In all the countries where Islam is the religion of the State, merely criticizing the faith (let alone leaving it) is a criminal offense. In 2007, as the publisher of the Moroccan weekly magazine Nishan, I ran a cover story about popular humor in my country. Because the issue included jokes about Islam (harmless ones at that—the most notable one featured God assigning a deceased Muslim man of virtue to hell, before teasing him: “Smile, it’s the candid camera!”), copies of the magazine were publicly burnt by grimacing extremists, and my colleagues and I received hundreds of death threats. Yet instead of cracking down against the fanatics, the government prosecuted us for “damaging religious morals,” and banned the magazine for 3 months.
It’s not just about mandatory religiosity. In most “Muslim countries,” school curricula include inescapable religious classes at every grade, with disturbing teachings about the role of women (mainly to procreate and stay at home), the duty to “defend Islam” and “fight its enemies,” and so on. Grown-ups are not spared either, with omnipresent state media never losing a chance to hammer into them that Islam is the highest moral norm, and transnational Arab channels like Al-Jazeera engaging in constant “us-versus-them” rhetoric (“us” being Muslims and “them,” Westerns, of course). Even opposition parties (mostly made of Islamist groups) do nothing but double down on religious intransigence, hoping to outdo the—already bigoted—official institutions. In these conditions, the psychological pressure is such that opting out of Islam is unthinkable—or more accurately, unthought-of—for the vast majority of the people.
This is not to say that no one living in the swath of territory from Morocco to Indonesia adheres to Islam out of intimate conviction. Many obviously do. Yet as long as coercion isn’t replaced by freedom of choice, the extent to which these people can be truly identified with the Islamic faith is dubious. Flatly calling 1.6 billion people Muslims—even with the purpose of praising their moderation—only makes you the accomplice of their oppressors.
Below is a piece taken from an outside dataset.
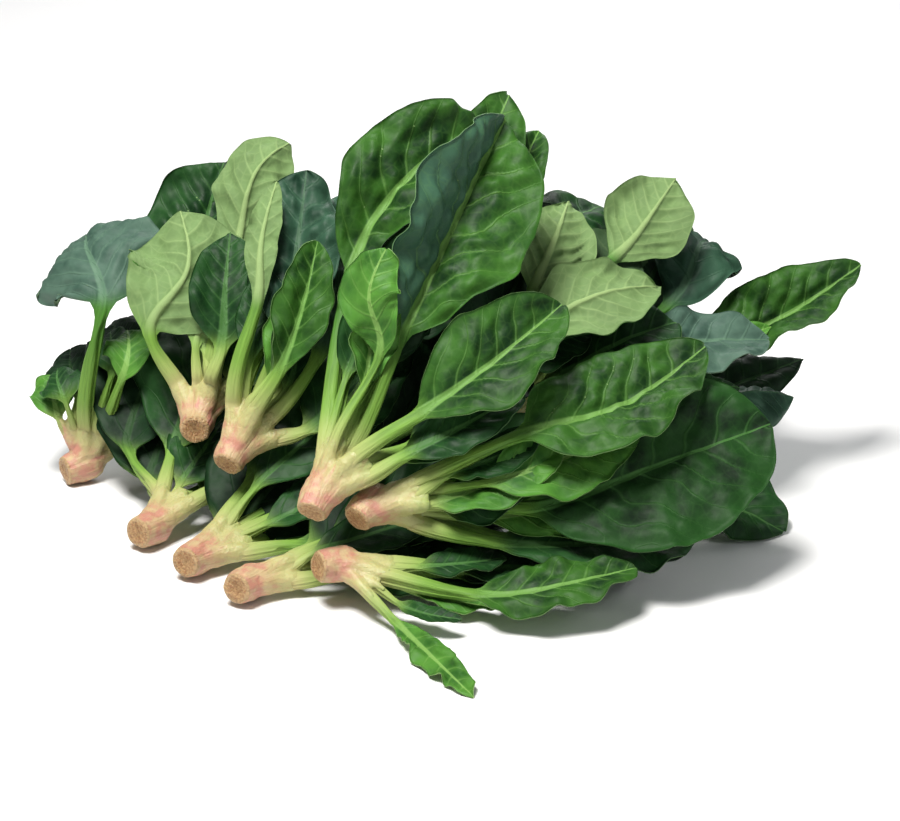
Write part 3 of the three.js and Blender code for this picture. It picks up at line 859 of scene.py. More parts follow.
@dataclass(frozen=True)
class LeafFinish:
    """A leaf's colours and gloss: one of the greens of the bunch.

    Attributes:
        name: The material's name.
        deep: The blade between its veins.
        fresh: Its lighter patches.
        vein: Midrib and side veins on the upper side.
        under: The underside.
        under_vein: Veins on the underside.
        gloss: Roughness of the upper side.
        margin: How much lighter the margins are than the middle, as a share.
        painted_shade_half: How far the half at x > 0 is painted over with shade, a dull blue green, as a
            share.
        stalk: Colours of the stalk.
    """

    name: str
    deep: Colour
    fresh: Colour
    vein: Colour
    under: Colour
    under_vein: Colour
    gloss: float = 0.54
    margin: float = 0.3
    painted_shade_half: float = 0.0
    stalk: StalkColours = StalkColours()

    # Painted shade for the half of a leaf that is folded away from the light
    SHADE_PAINT_GREEN = (0.042, 0.105, 0.068)

    def material(self) -> bpy.types.Material:
        """Lays out the leaf's shader.

        Returns:
            The material, which reads what a LeafForm notes on its points.
        """
        g = Graph(self.name)
        read = LeafReadings(g)
        leaf = g.mix(read.up, self.underside(g, read), self.upper(g, read))
        colour = g.mix(g.step(read.blade, 0.25, 0.95), self.stalk_tone(g, read), leaf)
        g.bump(self.relief(g, read), 0.7)
        dry = g.math("MULTIPLY_ADD", g.noise(read.place, 6.0), 0.16, self.gloss - 0.08)
        rough = g.math("ADD", dry, g.math("MULTIPLY", g.math("SUBTRACT", 1.0, read.up), 0.16))
        return g.set(
            Base_Color=colour,
            Roughness=rough,
            Specular_IOR_Level=0.19,
        )

    def upper(self, g: Graph, read: LeafReadings) -> bpy.types.NodeSocket:
        """The upper side's colour.

        Args:
            g: The shader's graph.
            read: What it reads off the mesh.

        Returns:
            The colour.
        """
        tone = g.mix(g.math("MULTIPLY", read.patches, 0.8), self.deep, self.fresh)
        tone = g.mix(g.math("MULTIPLY", read.mottled, 0.2), tone, self.fresh)
        tone = g.mix(g.math("MULTIPLY", read.halo, 0.3), tone, self.fresh)
        tone = g.mix(g.math("MULTIPLY", g.step(read.edge, 0.5, 1.0), self.margin), tone, self.fresh)
        # Paints shade, a dull blue green, on the half at x > 0, which is folded away from the light
        if self.painted_shade_half:
            turned = g.math("MULTIPLY", g.step(read.x, -0.5, 2.5), self.painted_shade_half)
            tone = g.mix(turned, tone, self.SHADE_PAINT_GREEN)
        lines = g.math("MAXIMUM", read.side_vein, g.math("MULTIPLY", read.net, 0.35))
        tone = g.mix(g.math("MULTIPLY", lines, 0.3), tone, self.vein)
        return g.mix(g.math("MULTIPLY", read.midrib, 0.85), tone, self.vein)

    def underside(self, g: Graph, read: LeafReadings) -> bpy.types.NodeSocket:
        """The underside's colour: duller, with its veins standing out more.

        Args:
            g: The shader's graph.
            read: What it reads off the mesh.

        Returns:
            The colour.
        """
        darker = tuple(0.74 * c for c in self.under)
        tone = g.mix(g.math("MULTIPLY", read.patches, 0.6), self.under, darker)
        lines = g.math("MAXIMUM", read.side_vein, g.math("MULTIPLY", read.net, 0.6))
        tone = g.mix(g.math("MULTIPLY", lines, 0.55), tone, self.under_vein)
        return g.mix(read.midrib, tone, self.under_vein)

    def stalk_tone(self, g: Graph, read: LeafReadings) -> bpy.types.NodeSocket:
        """The stalk's colour: cream at the crown, then green, with darker streaks along it.

        Args:
            g: The shader's graph.
            read: What it reads off the mesh.

        Returns:
            The colour.
        """
        tone = g.mix(g.step(read.d, -2.0, 10.0), self.stalk.crown, self.stalk.cream)
        tone = g.mix(g.step(read.d, 6.0, 26.0), tone, self.stalk.young)
        tone = g.mix(g.step(read.d, 22.0, 75.0), tone, self.stalk.grown)
        dark = tuple(0.6 * c for c in self.stalk.grown)
        share = g.math("MULTIPLY", g.step(read.streaks, 0.38, 0.72), g.step(read.d, -6.0, 40.0))
        return g.mix(g.math("MULTIPLY", share, 0.5), tone, dark)

    @staticmethod
    def relief(g: Graph, read: LeafReadings) -> bpy.types.NodeSocket:
        """The height of blisters, veins and the stalk's ridges.

        Args:
            g: The shader's graph.
            read: What it reads off the mesh.

        Returns:
            The height.
        """
        quilt = g.math("MULTIPLY", g.cells(read.place, 4.6, "SMOOTH_F1"), g.noise(read.place, 14.0))
        grain = g.math("MULTIPLY", g.noise(read.place, 1.6, 3.0), 0.14)
        height = g.math("SUBTRACT", grain, g.math("MULTIPLY", quilt, 1.1))
        sunk = g.math("MULTIPLY", read.side_vein, g.math("MULTIPLY", read.up, 0.3))
        height = g.math("SUBTRACT", height, sunk)
        height = g.math("MULTIPLY", height, read.blade)
        grooves = g.math("MULTIPLY", read.streaks, 1.2)
        ridges = g.math("MULTIPLY", g.math("SUBTRACT", 1.0, read.blade), grooves)
        return g.math("ADD", height, ridges)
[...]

The same flawed assumptions are taking place in France. As a consequence of the horrendous Charlie Hebdo massacre perpetrated by local-born-and-bred religious fanatics, “French Muslims” are, once again, in the eye of the storm. Depending on the political sympathies of the commentator, they’re either guilty of moral association with terrorists or misunderstood moderates. But no one is letting them off the hook for their Muslimhood.
All sides of the debate presume that the five million citizens of North- and West-African descent, whose parents immigrated from former French colonies one or two generations ago, are Muslim. Many of these families are certainly religious by choice, but those who’d rather not be are afforded very little space to carry on with their secular lives—especially amidst so many well-meaning efforts to “understand” the immigrant communities’ “Muslim essence.” All this despite the fact that the French republic is supposedly blind to the religious affiliations of its citizens.
Secularism—actually, headscarf-banning laïcité, a more aggressive brand of it—is the cornerstone of modern France’s founding values. Alongside fine wines, exotic cheeses and relaxed sexual mores, its church-bashing culture (of which the slain Charlie Hebdo cartoonists were the proud flag-bearers) is one of France’s main staples. Any French intellectual would gasp in horror at the assertion that 60 millions of his fellow citizens are Christians, yet president François Hollande lumps together the other five million to refer to them as “Muslims” (who should not be conflated with terrorists, yes, we know).
French citizens of North- or West-African origin have attended the same schools as their native countrymen; and they studied Voltaire and the enlightenment age just as much as them. Unless we consider that ethnicity impacts mental processes (the definition of racism) there is no reason to believe that France’s citizens of color are less receptive than others to the proud teachings of the école républicaine laïque. Yet the country’s common discourse singles them out as a religious group. Liberté Egalité Fraternité? Not really.
Westerners are rightly concerned about the danger posed by Islamic radicalism, but anxiously assessing the commitment of more than a billion people to religious moderation doesn’t help in any way. All it does is deepen the—already profound—misunderstanding.
When it comes to Islamic terrorism, the worthy social debate is about the way to drain its breeding ground. My two cents: promoting secular democracy in the so-called Muslim countries (and please, no need to bomb them for that—empowering local liberals is enough) would be a good place to start.